Data section |
-----
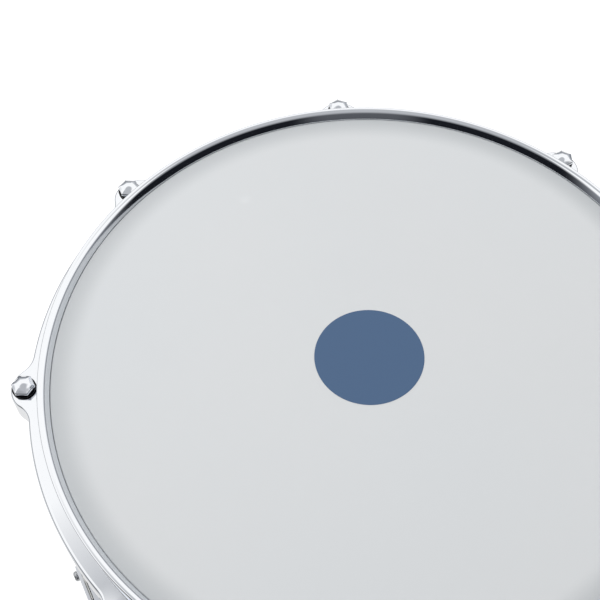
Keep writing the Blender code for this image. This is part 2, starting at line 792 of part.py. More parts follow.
def clamp_holes(side):
    """Cutters for the clamp screws, through the plate and blind into the block."""
    holes = []
    for across in (-1, 1):
        y = across * CLAMP_SCREW_SPACING / 2
        start = (side * (BLOCK_FRONT - CLAMP_SCREW_BITE - GAP), y, clamp_screw_height())
        end = (side * (STRAP_INSIDE + 4 * CLAMP_PLATE), y, clamp_screw_height())
        holes.append(
            rod_between("hole", start, end, CLAMP_SCREW_DIAMETER / 2 + HOLE_CLEARANCE, HOLE_STEPS)
        )
    return holes


def make_strainer(chrome, steel, brass):
    """The strainer: a bracket with a channel, a slide in it, the clamp block on the slide, the
    knob whose screw sets the block's height, and the lever that lets the slide down."""
    inner = SLIDE_WIDTH / 2 + SLIDE_CLEARANCE
    outer = inner + BRACKET_WALL
    wide = POST_SPACING / 2 + POST_DIAMETER / 2
    head = BRACKET_FOOT + STRAINER_HEIGHT
    base = box(
        "strainer_base", (BRACKET_BACK - 2 * BRACKET_WALL, -wide, BRACKET_FOOT),
        (BRACKET_FRONT, wide, head), chrome,
    )
    rails = []
    for side in (1, -1):
        low, high = sorted((side * inner, side * outer))
        rails.append(box("rail", (BRACKET_BACK, low, BRACKET_FOOT), (BLOCK_FRONT - GAP, high, head)))
        start = (lever_pivot().x, side * inner + side * BRACKET_WALL / 2, lever_pivot().z)
        end = (lever_pivot().x, side * (outer + LEVER_STUD_LENGTH), lever_pivot().z)
        rails.append(rod_between("stud", start, end, LEVER_STUD_DIAMETER / 2, HOLE_STEPS))
    join(base, *rails, *bracket_posts(1, chrome))
    cut(base, shell_cutter(), *fixing_bores(1))

    slide_back = BRACKET_FRONT + GAP
    slide_front = slide_back + SLIDE_DEPTH
    half = SLIDE_WIDTH / 2
    slide = box(
        "strainer_slide", (slide_back, -half, clamp_block_foot()), (slide_front, half, head), chrome
    )
    bridge = box(
        "bridge", (slide_back, -half, head - BRIDGE_HEIGHT), (BLOCK_FRONT, half, head)
    )
    join(slide, bridge)
    axis_x = (slide_front + GAP + BLOCK_FRONT) / 2
    shank = KNOB_SCREW_DIAMETER / 2
    screw_hole = rod_between(
        "hole", (axis_x, 0, head - 2 * BRIDGE_HEIGHT), (axis_x, 0, head + BRIDGE_HEIGHT),
        shank + HOLE_CLEARANCE, HOLE_STEPS,
    )
    cut(slide, screw_hole)
    set_origin(slide, (axis_x, 0, head))

    block = box(
        "strap_clamp_block", (slide_front + GAP, -half, clamp_block_foot()),
        (BLOCK_FRONT, half, clamp_block_top()), chrome,
    )
    block_bore = rod_between(
        "hole", (axis_x, 0, clamp_block_top() - KNOB_SCREW_BITE - GAP - KNOB_TRAVEL),
        (axis_x, 0, clamp_block_top() + GAP), shank + HOLE_CLEARANCE, HOLE_STEPS,
    )
    cut(block, block_bore, *clamp_holes(1))
    set_origin(block, (axis_x, 0, clamp_block_top()))
    make_clamp("strap_clamp_plate", 1, chrome, steel)

    knob_foot = head + KNOB_LIFT
    knob = turn(
        "tension_knob",
        [
            (0.0, knob_foot + KNOB_HEIGHT),
            (KNOB_DIAMETER / 2 - GAP * 2, knob_foot + KNOB_HEIGHT),
            (KNOB_DIAMETER / 2, knob_foot + KNOB_HEIGHT - GAP * 2),
            (KNOB_DIAMETER / 2, knob_foot + GAP),
            (KNOB_DIAMETER / 3, knob_foot + GAP),
            (KNOB_DIAMETER / 3, head + GAP),
            (0.0, head + GAP),
        ],
        brass, 2 * KNOB_GROOVES,
    )
    flute_knob(knob)
    knob.data.transform(Matrix.Translation((axis_x, 0, 0)))
    screw = rod_between(
        "screw", (axis_x, 0, clamp_block_top() - KNOB_SCREW_BITE), (axis_x, 0, knob_foot + GAP * 2),
        shank, SCREW_STEPS,
    )
    join(knob, screw)
    set_origin(knob, (axis_x, 0, head))
    make_lever(chrome, outer)


def flute_knob(knob):
    """Press the flutes into the knob's grip: every other row of points moves in."""
    step = math.tau / (2 * KNOB_GROOVES)
    for vertex in knob.data.vertices:
        radius = math.hypot(vertex.co.x, vertex.co.y)
        if radius < KNOB_DIAMETER / 2 - 3 * GAP:
            continue
        number = round(math.atan2(vertex.co.y, vertex.co.x) / step)
        if number % 2:
            vertex.co.x *= 1 - KNOB_GROOVE_DEPTH / radius
            vertex.co.y *= 1 - KNOB_GROOVE_DEPTH / radius


def lever_pivot():
    """The lever's pivot, level with the studs on the bracket's rails."""
    return Vector(((BRACKET_FRONT + BLOCK_FRONT) / 2 + BRACKET_WALL, 0.0, BRACKET_FOOT + LEVER_PIVOT_LIFT))


def make_lever(material, rail_face):
    """The throw-off lever: two arms on the studs, joined by the plate that a thumb pushes."""
    pivot = lever_pivot()
    front = pivot.x + LEVER_REACH
    top = pivot.z + LEVER_LENGTH
    hub = []
    for k in range(7):
        angle = math.radians(190 + 170 * k / 6)
        hub.append(
            (pivot.x + LEVER_HUB_RADIUS * math.cos(angle), pivot.z + LEVER_HUB_RADIUS * math.sin(angle))
        )
    plate_foot = top - LEVER_PLATE_HEIGHT
    outline = hub + [
        (front, plate_foot - LEVER_ARM),
        (front, top),
        (front - LEVER_ARM, top),
        (front - 2 * LEVER_ARM, plate_foot + LEVER_ARM),
        (pivot.x - LEVER_HUB_RADIUS + LEVER_ARM, pivot.z + 2 * LEVER_HUB_RADIUS),
    ]
    low = rail_face + GAP
    high = low + LEVER_ARM
    arms = [
        extrude("arm", outline, low, high, "Y", material),
        extrude("arm", outline, -high, -low, "Y", material),
    ]
    lever = box(
        "throw_off_lever", (front - LEVER_ARM, -high + GAP, plate_foot), (front, high - GAP, top), material
    )
    join(lever, *arms)
    bore = rod_between(
        "hole", (pivot.x, -2 * high, pivot.z), (pivot.x, 2 * high, pivot.z),
        LEVER_STUD_DIAMETER / 2 + HOLE_CLEARANCE, HOLE_STEPS,
    )
    cut(lever, bore)
    set_origin(lever, pivot)


def make_butt(chrome, steel):
    """The butt: a fixed bracket on the far side that holds the other strap."""
    half = SLIDE_WIDTH / 2
    wide = POST_SPACING / 2 + POST_DIAMETER / 2
    head = BRACKET_FOOT + BUTT_HEIGHT
    base = box(
        "butt_base", (-BRACKET_FRONT, -wide, BRACKET_FOOT),
        (-BRACKET_BACK + 2 * BRACKET_WALL, wide, head), chrome,
    )
    body = box("body", (-BLOCK_FRONT, -half, clamp_block_foot()), (-BRACKET_BACK, half, clamp_block_top()))
    join(base, body, *bracket_posts(-1, chrome))
    cut(base, shell_cutter(), *fixing_bores(-1), *clamp_holes(-1))
    make_clamp("butt_clamp_plate", -1, chrome, steel)


def make_vent(material):
    """The vent eyelet: a tube through the wall, turned over on both sides."""
    bore = VENT_BORE / 2
    tube = bore + VENT_TUBE_WALL
    flange = VENT_FLANGE_DIAMETER / 2
    out_face = SHELL_RADIUS + GAP
    in_face = math.sqrt((SHELL_RADIUS - SHELL_WALL) ** 2 - tube**2) - GAP * 3
    rim_in = tube + VENT_TUBE_WALL
    profile = [
        (bore, out_face + VENT_FLANGE),
        (flange - VENT_FLANGE / 2, out_face + VENT_FLANGE),
        (flange, out_face),
        (tube, out_face),
        (tube, in_face),
        (rim_in, in_face),
        (rim_in, in_face - VENT_FLANGE),
        (bore, in_face - VENT_FLANGE),
    ]
    vent = turn("vent_eyelet", profile, material, HOLE_STEPS)
    tilt = Matrix.Rotation(math.pi / 2, 4, "Y")
    spin = Matrix.Rotation(VENT_ANGLE, 4, "Z")
    vent.data.transform(Matrix.Translation((0, 0, vent_height())) @ spin @ tilt)
    return vent


def build():
    """Build the whole drum."""
    clear_scene()
    chrome = make_material("chromed_steel", (0.80, 0.81, 0.83), 0.08, 1.0)
    steel = make_material("zinc_plated_steel", (0.62, 0.63, 0.65), 0.25, 1.0)
    aluminium = make_material("spun_aluminium", (0.72, 0.73, 0.75), 0.22, 1.0)
    film = make_material("polyester_film", (0.70, 0.71, 0.72), 0.35, 0.0)
    webbing = make_material("nylon_strap", (0.75, 0.75, 0.73), 0.60, 0.0)
    brass = make_material("knurled_brass_nickel", (0.70, 0.69, 0.66), 0.20, 1.0)

    make_shell(aluminium)
    make_head("batter", BATTER_FACE, 1, film, aluminium)
    make_head("snare_side", SNARE_FACE, -1, film, aluminium)
    make_hoop("top_hoop", BATTER_FACE, 1, chrome)
    cut_gates(make_hoop("bottom_hoop", SNARE_FACE, -1, chrome))
    make_rods(chrome)
    make_nuts(chrome)
    make_washers("top_washer", TOP_LEDGE + GAP, chrome)
    make_washers("bottom_washer", BOTTOM_LEDGE - GAP - WASHER_THICKNESS, chrome)
    make_snares(steel)
    make_strap("strainer_strap", 1, webbing)
    make_strap("butt_strap", -1, webbing)
    make_strainer(chrome, steel, brass)
    make_fixing_screws("strainer_fixing_screw", 1, steel)
    make_butt(chrome, steel)
    make_fixing_screws("butt_fixing_screw", -1, steel)
    make_vent(chrome)


build()
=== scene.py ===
"""A caixa in the studio: the pieces and finishes that dress the drum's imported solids."""

import math

import bmesh
import bpy
import numpy as np
from mathutils import Matrix, Vector


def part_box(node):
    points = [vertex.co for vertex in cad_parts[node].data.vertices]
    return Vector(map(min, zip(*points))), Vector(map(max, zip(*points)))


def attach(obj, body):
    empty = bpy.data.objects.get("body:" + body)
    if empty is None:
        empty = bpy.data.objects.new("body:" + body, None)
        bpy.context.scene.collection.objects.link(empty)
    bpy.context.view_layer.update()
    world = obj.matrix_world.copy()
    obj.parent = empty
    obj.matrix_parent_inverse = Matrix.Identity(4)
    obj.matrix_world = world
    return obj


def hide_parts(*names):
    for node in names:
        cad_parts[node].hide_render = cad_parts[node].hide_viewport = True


bl_info = {
    "name": "Caixa drum",
    "version": (1, 0, 0),
    "blender": (4, 5, 0),
    "location": "View3D > Sidebar > Caixa",
    "description": "Makes the shell, heads, hoops, rods, snares and studio of a caixa",
    "category": "Add Mesh",
}

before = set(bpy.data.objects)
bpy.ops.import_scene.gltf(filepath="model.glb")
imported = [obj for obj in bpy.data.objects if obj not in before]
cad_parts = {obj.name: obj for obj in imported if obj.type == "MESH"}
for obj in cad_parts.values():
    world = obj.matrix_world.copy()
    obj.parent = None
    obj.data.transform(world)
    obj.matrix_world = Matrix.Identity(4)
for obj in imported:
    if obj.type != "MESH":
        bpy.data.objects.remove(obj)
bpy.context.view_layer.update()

# The solids' sizes, in metres: clearance, thin sheets and the shell
GAP = 0.0003
FILM = 0.0003
STRAP = 0.0006
SHELL_RADIUS = 0.1524
SHELL_DEPTH = 0.1524
SHELL_WALL = 0.0015
VENT_HEIGHT = 0.1130
FIXING_HEIGHT = 0.0490
FIXING_ACROSS = 0.0230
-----
What is expected | Output, unchanged, the lines from the line with "obj.data.transform(world)" through the final line of the material.

Output |
    obj.data.transform(world)
    obj.matrix_world = Matrix.Identity(4)
for obj in imported:
    if obj.type != "MESH":
        bpy.data.objects.remove(obj)
bpy.context.view_layer.update()

# The solids' sizes, in metres: clearance, thin sheets and the shell
GAP = 0.0003
FILM = 0.0003
STRAP = 0.0006
SHELL_RADIUS = 0.1524
SHELL_DEPTH = 0.1524
SHELL_WALL = 0.0015
VENT_HEIGHT = 0.1130
FIXING_HEIGHT = 0.0490
FIXING_ACROSS = 0.0230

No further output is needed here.